Perhaps it is because the evil one tries to whisper depressing, divisive and oppressive thoughts into our minds, trying to convince us we can’t be forgiven or that we have to earn God’s love, persistently trying to rob us of our joy and lead us into unbelief that so characterized the Jewish leadership in the time of Jesus.
Our response is to praise God for God’s goodness, as expressed by the psalm, and to hold fast to the truths that are the basis of jubilee: Jesus does not condemn us (Jn 8:11); nothing can separate us from God’s love (Rm 8:39), and Jesus calls us his children (1 Jn 3:1) as well as his friends (Jn 15:15). We have been loved, redeemed (forgiven), sanctified (healed), filled with the Spirit of the Risen Jesus and set free to love and to be loved. An entire age of jubilee is ours to celebrate!
Eddie Hecker, former Oblate, was in charge of the exhibition of a replica of the Shroud of Turin at a Ukrainian Catholic Church in Edmonton recently. He recounted how a coroner in Los Angeles told him he had conducted hundreds of autopsies on people who had died a violent death, and that the violence of their deaths was visible on all their faces. Looking at the shroud, he commented it was obvious this man had died a violent death, yet his face was totally at peace!
Jesus, on the cross, was totally at peace, because he knew he was accomplishing the Father’s will to reveal the depth of the Father’s love. I suspect he may even have felt a subtle joy, despite the fact he was also experiencing the “apparent absence of God” that in Psalm 22 turns into a magnificent burst of praise for God’s goodness. In the end, peace and joy are not just passing emotions – they are gifts of the Holy Spirit we can claim as believers in, and disciples of, Jesus Christ risen from the dead.

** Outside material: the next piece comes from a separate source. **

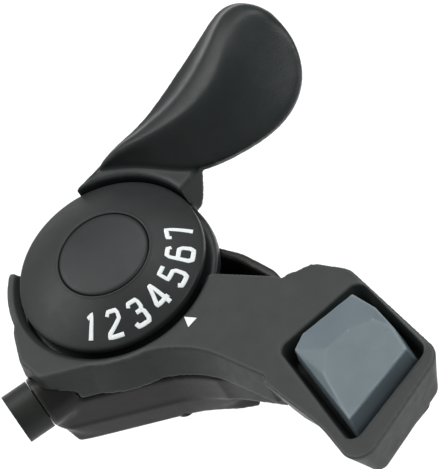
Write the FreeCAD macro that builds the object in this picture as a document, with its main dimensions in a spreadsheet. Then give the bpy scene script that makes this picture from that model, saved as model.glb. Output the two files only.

Today, the church honours Blessed Frédéric Janssoone, someone who lived these readings in an exemplary way. Born in 1838 in Flanders, Frédéric was the 13th and last child of well-to-do farmers. In 1856, Frédéric left school to support his widowed mother. After his mother died in 1861, he completed his studies and joined the Franciscans. Ordained in 1870, he was assigned as military chaplain during the Franco-Prussian War. In 1876, he was sent to the Holy Land, where he reinstated the Stations of the Cross through the streets of Jerusalem, built a church in Bethlehem and negotiated an accord among the Roman, Greek and Armenian Christians concerning the use and maintenance of the sanctuaries of Bethlehem and of the Holy Sepulchre.
When Frédéric came to Canada in 1881 on a fundraising tour, his skill as a businessman, diplomat and preacher assure him a successful mission. He moved to Canada permanently in 1888 and set about helping organizers develop the Sanctuary of Our Lady of the Rosary (Notre-Dame-du-Cap) at Cap-de-la-Madeleine near Trois-Rivières. Frédéric died in Montreal on August 4, 1916. Buried in the crypt of the Franciscan chapel at Trois-Rivières, he was beatified in 1988 by Pope John Paul II. I feel a particular attachment to this saintly person for two reasons – he helped build the shrine my missionary order runs, the Oblates of Mary Immaculate, and also was involved in the present arrangement of the holy sites in Jerusalem, where our pilgrimage groups worshipped.
The Eucharist is a daily mini-jubilee. It is certainly a celebration of faith, a cause for rejoicing, a source of hope, and a mandate for us to go forth and live out the Eucharist working for justice with joy in our hearts as we wait for the final consummation of jubilee in eternity.